Is all of this worth $1,200? Yes. The performance and quality of this MacBook Air justify its price. Do I wish that Apple had found a way to make a slightly less expensive laptop? My answer is also yes. (I am fully aware that those two ideas conflict.) As I said, the already-existing MacBooks might better fit your needs.
The real issue here is that you can get an iPad Pro or a Windows Laptop or even a Chromebook for less money that does almost everything this thing can do — almost everything. But there’s one very important thing they can’t do: run macOS.
And that’s the deal. People like the Mac. It’s great to have a computer that does all of the computer stuff you want in a way you’re familiar with. Until recently, the best computer for most people was the MacBook Air, and Apple took way too long to update it. So people have been waiting. And waiting.
Now, the wait is over. But if you were hoping that lightning would strike twice and this new MacBook Air would be as revolutionary as the old MacBook Air, well, it’s not. It’s basically a MacBook that finally includes all of the stuff that has been happening with laptops for the past few years. It is on par with the rest of the laptop world, but it hasn’t moved beyond it. Sometimes that means the fan is going to spin up on you.

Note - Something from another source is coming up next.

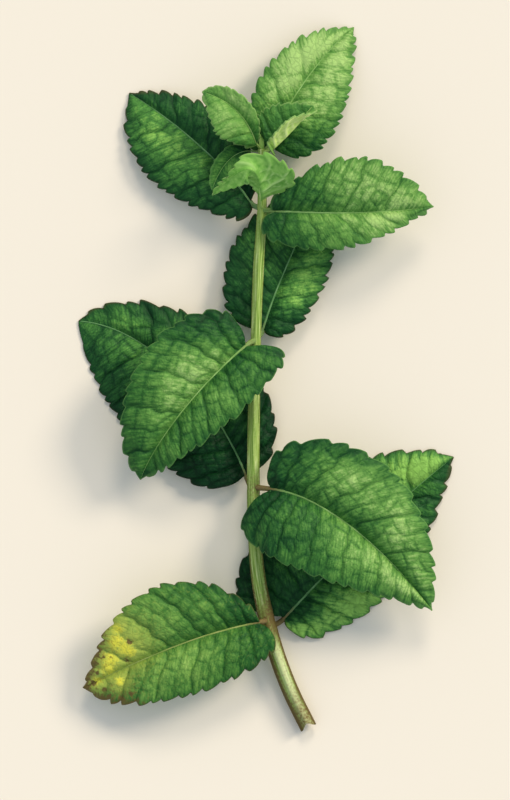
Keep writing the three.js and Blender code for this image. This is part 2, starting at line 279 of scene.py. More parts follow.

If you’re the kind of person who can switch to Windows, you can find something just as good and probably a little bit faster for less money. Microsoft’s Surface Laptop 2 and Surface Pro 6, for example, are really solid. But a lot of people just want a good, modern, reliable Mac. Nothing fancy, really. They just deserve something that’s up to par.
And for those people, the ones who have been hanging on to that old MacBook Air, this is a nice upgrade. It’s par for the course — and that’s probably enough.